The real estate development scene in Philadelphia remains active despite the coronavirus pandemic in 2020. No matter the neighborhood, construction can be seen on nearly every block. Our team has analyzed available data regarding properties, zoning, and permits to get a clearer picture of the state of development.
The city's intention for development
A spike in development in 2019 is apparent by merely counting the amount of permits issued by the City of Philadelphia. The Department of Licenses and Inspections issued 1,745 new construction building permits in 2019. Given that construction cannot start until a permit is issued, and it takes time to erect a building, most job sites must have been active into and throughout 2020. Then there was a halt in March and April, when Licenses and Inspections stopped permit issuance and construction sites were put on hold until public health guidelines were defined and implemented.
As of December 2020, Licenses and Inspections issued about 760 new construction building permits. This is not as much as in 2019, but 760 unique new construction is not a small number, either. By combining the amount of proposed work from late 2019 and early 2020, it makes sense to see many new buildings in Philadelphia.
The vacant land supply is high
Active development in Philadelphia suggests that there is a surplus of vacant land. According to the public record from the Office of Property Assessment (OPA), there are 13.11 square miles in vacant properties, which is equal to 12.43% of all properties.
However, not all vacant land is suitable for residential and commercial development. Over 33% of vacant land is in the industrial district. The most common development for industrial use are offices, warehouses, transit stations, and parking lots. As for residential districts, RSA-5, RSD-1, RM-1, and CMX-3 are in abundance. RSA-5 properties, the zoning district that shaped Philadelphia's single-family row homes, sums up 1.44 square miles in vacant area. Although not as much as RSA-5, RM-1 and CMX-3 should not be overlooked. These multi-family and mixed-use districts are distributed in and around Center City for moderate density development.
Other than availability, residential vacant properties are inexpensive. According to OPA, the median assessed value (not listing or sold price) of vacant RSA-5 properties is merely $9,300. Such low acquisition cost allows developers to focus on construction funding, which is not a hurdle for the financially savvy. With interest rates hitting historical lows in 2020, funding a project would require little capital.

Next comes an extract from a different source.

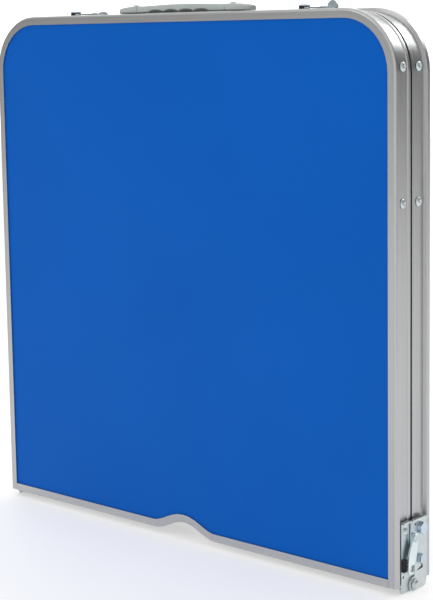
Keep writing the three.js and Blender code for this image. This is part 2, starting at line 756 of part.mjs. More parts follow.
function handleCap() {

	const [ y0, y1 ] = [ HANDLE_Y - HANDLE_WIDTH / 2, HANDLE_Y + HANDLE_WIDTH / 2 ];
	const profile = new THREE.Shape();
	const base = TOP_Z + CLEAR;
	const top = base + HANDLE_HEIGHT;
	profile.moveTo( CAP_START_X, base );
	profile.lineTo( CAP_END_X, base );
	profile.lineTo( CAP_END_X, top - 4 );
	profile.quadraticCurveTo( CAP_END_X - 0.5, top - 0.4, CAP_END_X - 9, top );
	profile.lineTo( CAP_START_X, top );
	profile.closePath();
	const block = new THREE.ExtrudeGeometry( profile, { depth: y1 - y0, bevelEnabled: false, curveSegments: 5 } )
		.rotateX( Math.PI / 2 ).translate( 0, y1, 0 );
	const roundEnd = new THREE.Shape();
	roundEnd.moveTo( CAP_START_X - 1, y0 );
	roundEnd.lineTo( CAP_END_X - 14, y0 );
	roundEnd.absellipse( CAP_END_X - 14, HANDLE_Y, 14, HANDLE_WIDTH / 2, - Math.PI / 2, Math.PI / 2, false );
	roundEnd.lineTo( CAP_START_X - 1, y1 );
	roundEnd.closePath();
	const trimmed = solidOf( block ).intersect( solidOf( plateZ( roundEnd, base - 1, HANDLE_HEIGHT + 2 ) ) );
	return cut( geometryOf( trimmed ), rodZ( SCREW_HOLE_RADIUS, base - 2, top + 2, HANDLE_SCREW_X, HANDLE_Y, 12 ) );

}

function handleScrew() {

	const seat = TOP_Z + HANDLE_HEIGHT + 2 * CLEAR;
	return turned( [
		[ 0, WEB_TOP_Z - 8 ], [ 2, WEB_TOP_Z - 8 ], [ 2, seat ], [ 4.2, seat ], [ 3.6, seat + 0.9 ],
		[ 1.8, seat + 1.4 ], [ 0, seat + 1.5 ],
	], 'z', [ HANDLE_SCREW_X, HANDLE_Y, 0 ], 12 );

}

// A stretch of the strap between two X positions, with a rounded end at its pivot.
function strapLength( shape ) {

	const width = HANDLE_WIDTH - 2;
	const settings = { depth: width, bevelEnabled: false, curveSegments: 6 };
	return new THREE.ExtrudeGeometry( shape, settings ).rotateX( Math.PI / 2 )
		.translate( 0, HANDLE_Y + width / 2, 0 );

}

function strapEnd() {

	const shape = new THREE.Shape();
	shape.moveTo( STRAP_INNER_X, STRAP_Z - STRAP_RADIUS );
	shape.lineTo( STRAP_PIVOT_X, STRAP_Z - STRAP_RADIUS );
	shape.absarc( STRAP_PIVOT_X, STRAP_Z, STRAP_RADIUS, - Math.PI / 2, Math.PI / 2, false );
	shape.lineTo( STRAP_INNER_X, STRAP_Z + STRAP_RADIUS );
	shape.closePath();
	return strapLength( shape );

}

function handleGrip() {

	const shape = new THREE.Shape();
	shape.moveTo( - GRIP_END_X, STRAP_Z - STRAP_RADIUS );
	shape.lineTo( GRIP_END_X, STRAP_Z - STRAP_RADIUS );
	shape.lineTo( GRIP_END_X, STRAP_Z + STRAP_RADIUS );
	shape.quadraticCurveTo( 0, STRAP_Z + STRAP_RADIUS + 0.8, - GRIP_END_X, STRAP_Z + STRAP_RADIUS );
	shape.closePath();
	return strapLength( shape );

}

// ---- catches ----

function catchStud( x ) {

	const head = HOOK_Z + HOOK_THICKNESS + CLEAR;
	return turned( [
		[ 0, WEB_TOP_Z - 5 ], [ 4.6, WEB_TOP_Z - 5 ], [ 4.6, WEB_TOP_Z - WALL - CLEAR ],
		[ RIVET_RADIUS, WEB_TOP_Z - WALL - CLEAR ], [ RIVET_RADIUS, head ], [ 6.2, head ],
		[ 6.2, head + 1.6 ], [ 5, head + 2.7 ], [ 0, head + 3.2 ],
	], 'z', [ x, - CATCH_Y, 0 ] );

}

function catchPivot( x ) {

	const head = HOOK_Z + HOOK_THICKNESS + CLEAR;
	return turned( [
		[ 0, WEB_TOP_Z - 5 ], [ 4.6, WEB_TOP_Z - 5 ], [ 4.6, WEB_TOP_Z - WALL - CLEAR ],
		[ RIVET_RADIUS, WEB_TOP_Z - WALL - CLEAR ], [ RIVET_RADIUS, WEB_TOP_Z + CLEAR ],
		[ 4.6, WEB_TOP_Z + CLEAR ], [ 4.6, HOOK_Z - CLEAR ], [ RIVET_RADIUS, HOOK_Z - CLEAR ],
		[ RIVET_RADIUS, head ], [ 4.6, head ], [ 4, head + 0.9 ], [ 0, head + 1.4 ],
	], 'z', [ x, CATCH_Y, 0 ] );

}

// Flat swinging hook: one finger beside the stud, and an upturned round thumb tab of the given height.
function catchHook( x, tabHeight ) {

	const [ fingerLeft, fingerRight, tipY ] = [ x + 3.5, x + 9.5, - CATCH_Y - 6 ];
	const shape = new THREE.Shape();
	shape.moveTo( fingerLeft, tipY + 2 );
	shape.quadraticCurveTo( fingerLeft, tipY, fingerLeft + 2, tipY );
	shape.quadraticCurveTo( fingerRight, tipY, fingerRight, tipY + 4 );
	shape.lineTo( fingerRight, CATCH_Y - 5 );
	shape.lineTo( x + 17.5, CATCH_Y - 3 );
	shape.lineTo( x + 17.5, CATCH_Y + 4 );
	shape.lineTo( x, CATCH_Y + 6.5 );
	shape.absarc( x, CATCH_Y, 6.5, Math.PI / 2, Math.PI * 1.4, false );
	shape.lineTo( fingerLeft, CATCH_Y - 12 );
	shape.closePath();
	shape.holes.push( holePath( x, CATCH_Y, RIVET_HOLE_RADIUS ) );
	const plate = plateZ( shape, HOOK_Z, HOOK_THICKNESS );
	const tab = new THREE.Shape();
	tab.moveTo( x + 3.5, HOOK_Z );
	tab.lineTo( x + 17.5, HOOK_Z );
	tab.absellipse( x + 10.5, HOOK_Z + 1.9, 7, tabHeight, 0, Math.PI, false );
	tab.closePath();
	const upright = new THREE.ExtrudeGeometry( tab, { depth: HOOK_THICKNESS, bevelEnabled: false, curveSegments: 10 } )
		.rotateX( Math.PI / 2 ).translate( 0, CATCH_Y + 4, 0 );
	return join( plate, upright );

}

// ---- assembly ----

const table = new THREE.Group();
const rear = new THREE.Group();
rear.rotation.z = Math.PI;
table.add( rear );

function add( parent, name, geometry, material ) {

	const mesh = new THREE.Mesh( geometry, material() );
	mesh.name = name;
	parent.add( mesh );

}

// A piece made at local +X and its mirror image, each named for the side it ends up on.
function addPair( parent, name, geometry, material ) {

	const [ own, other ] = parent === rear ? [ 'left', 'right' ] : [ 'right', 'left' ];
	add( parent, `${ name }_${ own }`, geometry, material );
	add( parent, `${ name }_${ other }`, mirrored( geometry ), material );

}

// What each half holds of its own. The rear half is the same work turned half a turn about Z.
function addHalf( parent, half, legX, railHoles ) {

	add( parent, `${ half }_panel`, panel(), blueLaminate );
	add( parent, `${ half }_side_rail`, sideRail( railHoles ), aluminium );
	add( parent, `${ half }_hinge_rail`, hingeRail(), aluminium );
	add( parent, `${ half }_leg_frame`, legFrame( legX ), tubeSteel );
	addPair( parent, `${ half }_leg_rivet`, legRivet( legX ), zincSteel );
	addPair( parent, `${ half }_inner_leg`, innerLeg( legX ), tubeSteel );
	addPair( parent, `${ half }_foot`, foot( legX ), blackRubber );
	addPair( parent, `${ half }_leg_button`, legButton( legX ), boltSteel );
	addPair( parent, `${ half }_stay_rail_bar`, railBar( legX ), zincSteel );
	addPair( parent, `${ half }_stay_leg_bar`, legBar( legX ), zincSteel );

}

const legHoles = [ [ LEG_Y, LEG_PIVOT_Z ], [ LEG_Y, STAY_PIVOT_Z ] ];
const catchHoles = [ - CATCH_X, CATCH_X ].map( ( x ) => [ x, - CATCH_Y, RIVET_HOLE_RADIUS ] );
const screwHoles = [ - HANDLE_SCREW_X, HANDLE_SCREW_X ].map( ( x ) => [ x, HANDLE_Y, SCREW_HOLE_RADIUS ] );
const boltHoles = [ UPPER_BOLT, LOWER_BOLT ].map( ( [ y, z ] ) => [ - y, z ] );
addHalf( table, 'front', FRONT_LEG_X, [
	...sideHoles( [ ...legHoles, PLATE_RIVET, LOCK_PIN ] ), ...topHoles( [ ...catchHoles, ...screwHoles ] ),
] );
addHalf( rear, 'rear', REAR_LEG_X, [
	...sideHoles( [ ...legHoles, ...boltHoles ] ), ...topHoles( catchHoles ),
] );

addPair( table, 'front_hinge_plate', frontHingePlate(), zincSteel );
addPair( table, 'rear_hinge_plate', rearHingePlate(), zincSteel );
addPair( table, 'rear_hinge_upper_bolt', hingeBolt( UPPER_BOLT, 7, 4.6 ), boltSteel );
addPair( table, 'rear_hinge_lower_bolt', hingeBolt( LOWER_BOLT, 5.8, 3.6 ), boltSteel );
addPair( table, 'hinge_pivot', hingePivot(), zincSteel );
addPair( table, 'lock_lever', lockLever(), zincSteel );
addPair( table, 'lock_buffer', lockBuffer(), blackRubber );
addPair( table, 'handle_cap', handleCap(), greyPlastic );
addPair( table, 'handle_screw', handleScrew(), zincSteel );
addPair( table, 'handle_strap_end', strapEnd(), greyPlastic );
add( table, 'handle_grip', handleGrip(), greyPlastic );

for ( const [ side, x, tabHeight ] of [ [ 'left', - CATCH_X, 1.8 ], [ 'right', CATCH_X, 7 ] ] ) {

	add( table, `catch_stud_${ side }`, catchStud( x ), boltSteel );
	add( table, `catch_pivot_${ side }`, catchPivot( x ), zincSteel );
	add( table, `catch_hook_${ side }`, catchHook( x, tabHeight ), zincSteel );

}

export default table;
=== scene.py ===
"""Looks of the folded suitcase table: materials, moulded handle, studio and camera around the CAD frame.

Everything is in metres in the frame of the CAD part: +Z up, -Y out of the front half, X along the hinge.
"""

import json
import math

import bmesh
import bpy
from mathutils import Matrix, Vector


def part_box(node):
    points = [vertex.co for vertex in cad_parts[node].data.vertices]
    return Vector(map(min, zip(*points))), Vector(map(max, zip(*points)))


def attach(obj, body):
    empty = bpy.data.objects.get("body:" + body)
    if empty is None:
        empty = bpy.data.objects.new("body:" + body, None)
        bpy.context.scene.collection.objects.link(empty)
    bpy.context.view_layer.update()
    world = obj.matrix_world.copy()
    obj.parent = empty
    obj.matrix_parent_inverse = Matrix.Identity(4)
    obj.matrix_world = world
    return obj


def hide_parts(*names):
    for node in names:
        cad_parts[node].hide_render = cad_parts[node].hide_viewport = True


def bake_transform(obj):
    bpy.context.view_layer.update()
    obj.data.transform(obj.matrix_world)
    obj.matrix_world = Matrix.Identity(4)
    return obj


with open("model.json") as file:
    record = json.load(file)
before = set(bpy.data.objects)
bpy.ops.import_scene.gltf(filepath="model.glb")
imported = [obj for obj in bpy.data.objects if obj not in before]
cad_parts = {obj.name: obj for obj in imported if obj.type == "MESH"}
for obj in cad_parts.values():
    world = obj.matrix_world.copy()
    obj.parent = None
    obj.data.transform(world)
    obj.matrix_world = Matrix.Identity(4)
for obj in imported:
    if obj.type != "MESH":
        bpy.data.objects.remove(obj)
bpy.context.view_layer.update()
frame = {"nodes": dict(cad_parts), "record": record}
nodes = frame["nodes"]
MM = 0.001

# ---- camera ----

YAW = math.radians(-41.879)     # heading, clockwise from +Y seen from above
PITCH = math.radians(7.675)     # downwards
ROLL = math.radians(0.94)
LENS = 95.57                    # mm on a 36 mm tall sensor
CAMERA_PLACE = Vector((1.2205, -1.3402, 0.5819))
SHIFT = (0.0127, -0.0842)


def add_camera():
    forward = Vector((math.sin(YAW) * math.cos(PITCH), math.cos(YAW) * math.cos(PITCH), -math.sin(PITCH)))
    level = Vector((math.cos(YAW), -math.sin(YAW), 0))
    down = forward.cross(level)
    right = level * math.cos(ROLL) + down * math.sin(ROLL)
    up = level * math.sin(ROLL) - down * math.cos(ROLL)
    data = bpy.data.cameras.new("camera")
    data.sensor_fit = "VERTICAL"
    data.sensor_height = 36
    data.lens = LENS
    data.shift_x, data.shift_y = SHIFT
    data.clip_start = 0.05
    data.clip_end = 50
    camera = bpy.data.objects.new("camera", data)
    turn = Matrix((right, up, -forward)).transposed().to_4x4()
    camera.matrix_world = Matrix.Translation(CAMERA_PLACE) @ turn
    bpy.context.scene.collection.objects.link(camera)
    bpy.context.scene.camera = camera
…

Philadelphia real estate development is still thriving in 2020
With 12.43% vacant land in Philadelphia, it is not difficult to understand the city's intention for proper real estate development. This is evident with Licenses and Inspections issuing 1,745 new construction building permits in 2019 and then 760 permits the year after, despite the coronavirus pandemic. The pandemic has also influenced interest rates to reach historical lows as of December 2020, leading developers around the country to go shopping. All of this data confirms that real estate development scene is still healthy in Philadelphia, and indicates the prolongation of these activities in the near future.